Painter has struggled, to be expected given that it had been two years since he last pitched in a game.

He’s 3-3 with a 4.50 ERA in 14 starts and 68 innings at Lehigh Valley, with 79 total innings thrown this year. He’s been better of late, allowing six runs in his last three starts over 17.1 innings and hitting the crucial barrier of 100 pitches in an outing in his last start.

Crawford projects as plus or higher in batting average, speed and defense. His power is minimal, and his groundball-to-flyball ratio with a pronounced downward swing is historically atypical.

“Justin’s got elite talents,” Dombrowski said. “He’s a good outfielder. He can fly. He really runs well. He’s got good bat-to-ball skills. He’s aggressive on the bases. He makes a lot of contact. He’s got an unusual type of batting style in that he gets a lot more balls on the ground, which in his case, I don’t think is really bad. And also he gets a lot of balls to the opposite field. He gets the ball deep in the zone, so he hits a lot of balls to left field. But he also has the speed to beat those out. He’s an exciting type of player.”

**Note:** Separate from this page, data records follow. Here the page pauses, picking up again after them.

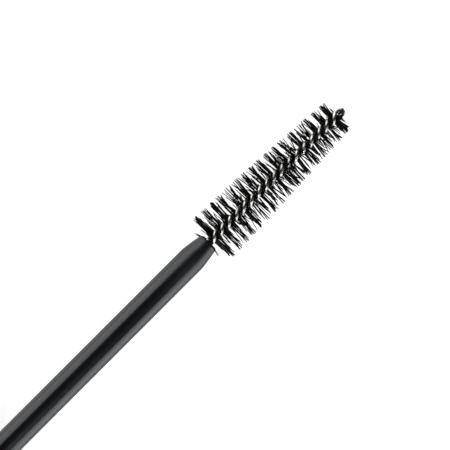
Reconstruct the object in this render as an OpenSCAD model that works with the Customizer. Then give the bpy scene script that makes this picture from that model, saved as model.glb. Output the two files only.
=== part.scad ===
// Mascara tube lying on its side, with its wand drawn out in line with it.
// The long axis runs along X: the cap is at the low end, the brush points to +X,
// and the tube lies beyond it with its mouth towards the brush. The surface is Z = 0.

/* [Barrel] */
// Outer diameter of the tube and of the cap
barrel_d = 16; // [15.6:0.2:18]
// Length of the tube from its base to the top of its collar
tube_len = 78.5; // [76:0.5:90]
// Length of the cap from its end to its mouth
cap_len = 44; // [42:0.5:52]
// Wall of the tube's outer sleeve
sleeve_wall = 0.7; // [0.5:0.1:0.8]

/* [Neck] */
// Outer diameter of the threaded neck, without its thread
neck_d = 10; // [9.8:0.1:10.4]
// Bore of the neck, which holds the wiper
neck_bore_d = 8; // [7.8:0.1:8.2]
// Advance of the thread in one turn
thread_pitch = 2.2; // [2:0.1:2.4]
// Height of the thread above its root
thread_height = 0.5; // [0.4:0.05:0.55]
// Number of turns of each thread
thread_turns = 1.75; // [1.25:0.25:2]

/* [Stem] */
// Diameter of the stem
stem_d = 4.1; // [3.6:0.1:4.2]
// Length of stem seen between the cap's mouth and the brush
stem_exposed = 46; // [42:1:50]
// Length of the stem's tapered nose
nose_len = 3.7; // [3:0.1:5]
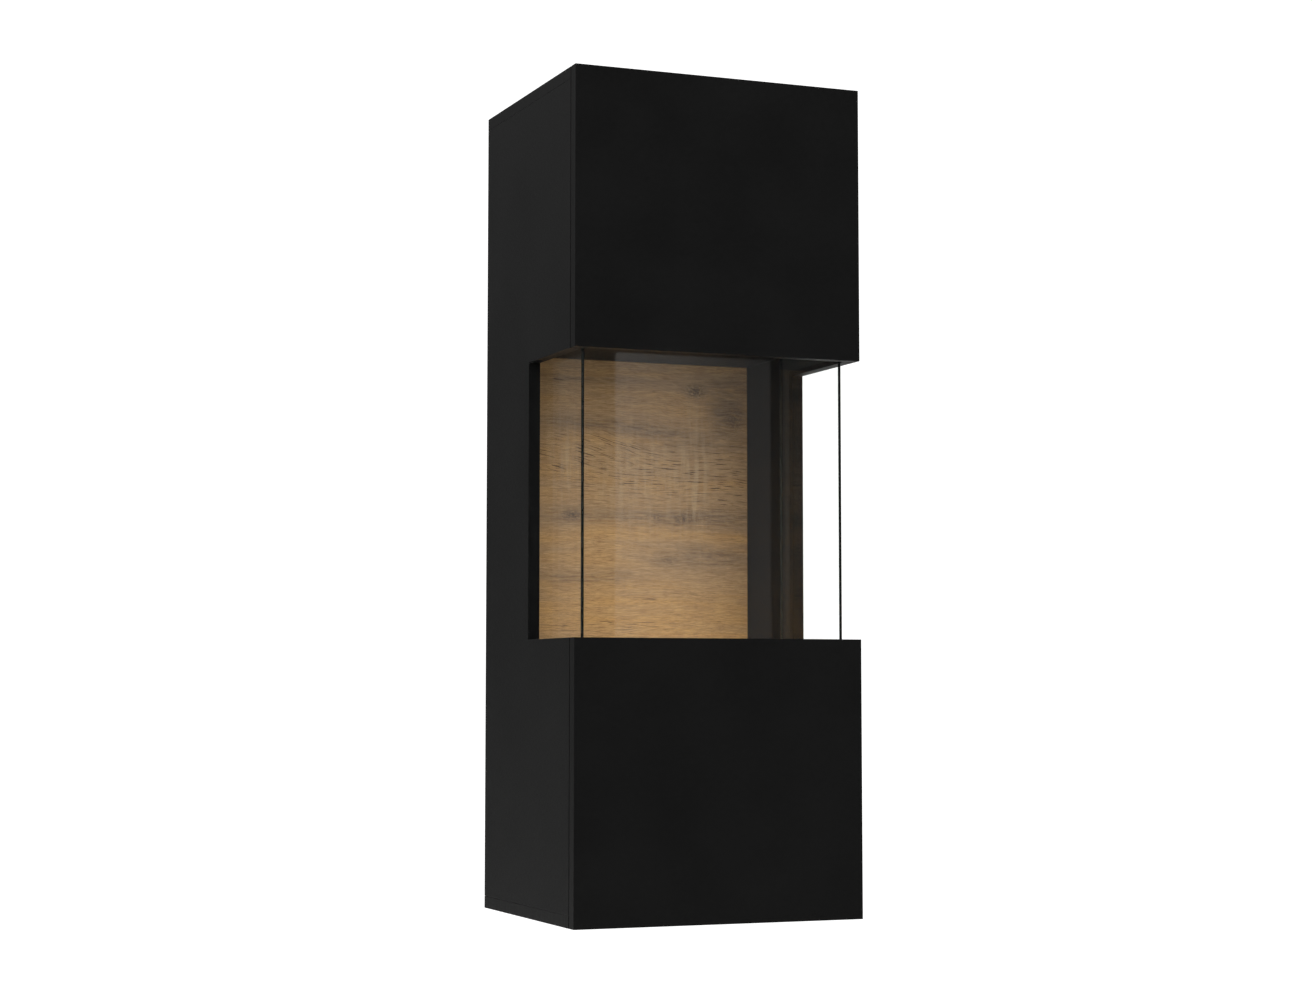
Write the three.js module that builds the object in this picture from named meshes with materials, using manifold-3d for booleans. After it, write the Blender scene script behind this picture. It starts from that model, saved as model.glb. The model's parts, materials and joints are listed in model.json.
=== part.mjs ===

Neither player has a clear pathway to the kind of schedule they’ve been used to in the minors. The Phillies don’t need a starter, with four established, Aaron Nola on the road to recovery and Taijuan Walker pitching well. Painter’s recovery has been immensely regimented and scripted this year.

The Phils have five outfielders on the roster with Bader. They’ve have made clear they don’t want to bring up Crawford to do what Johan Rojas has done, at less than two plate appearances per team game.

But the name of the game is winning baseball games, first to contend with a Mets team that also aggressively improved at the deadline for the National League East title, then to add a first World Championship flag to Citizens Bank Park for the first time since 2008. Or, if you’d prefer, since the year that pitcher Geremy Villoria, one of the prospects traded for Bader, was born.

The Phillies have massively rebuilt the bullpen with David Robertson and Duran, repairing the right-handed deficit not addressed in the offseason and rectifying the errors made in betting on Jordan Romano and Joe Ross. The roster was a right-handed outfield bat short to start the season. Bader plugs that hole. All of which gets the Phillies back to where many thought they should have been in April.

But at some point in the next three months, a situation will arise where Rojas is at the plate or Walker is on the mound with a chance to decide a game that may well decide much more. The Phillies owe it to their multi-year investment in this project to make sure that they’ve thought long and hard as to whether they’d be better off having Crawford or Painter in those spots.

With great talent comes a great challenge. Dombrowski said before the trade deadline — partly to temper expectations, partly because it’s true — that much of the offensive improvement the team is looking for must come from within, from regulars performing better.

It’s also true in the larger picture.

The Phillies kept Painter and Crawford for a reason. Their time horizon is primarily beyond this season. But the Phillies can turn a good deadline into a great one if they figure out how to get those potential impact players in Philadelphia on the order of months, not years.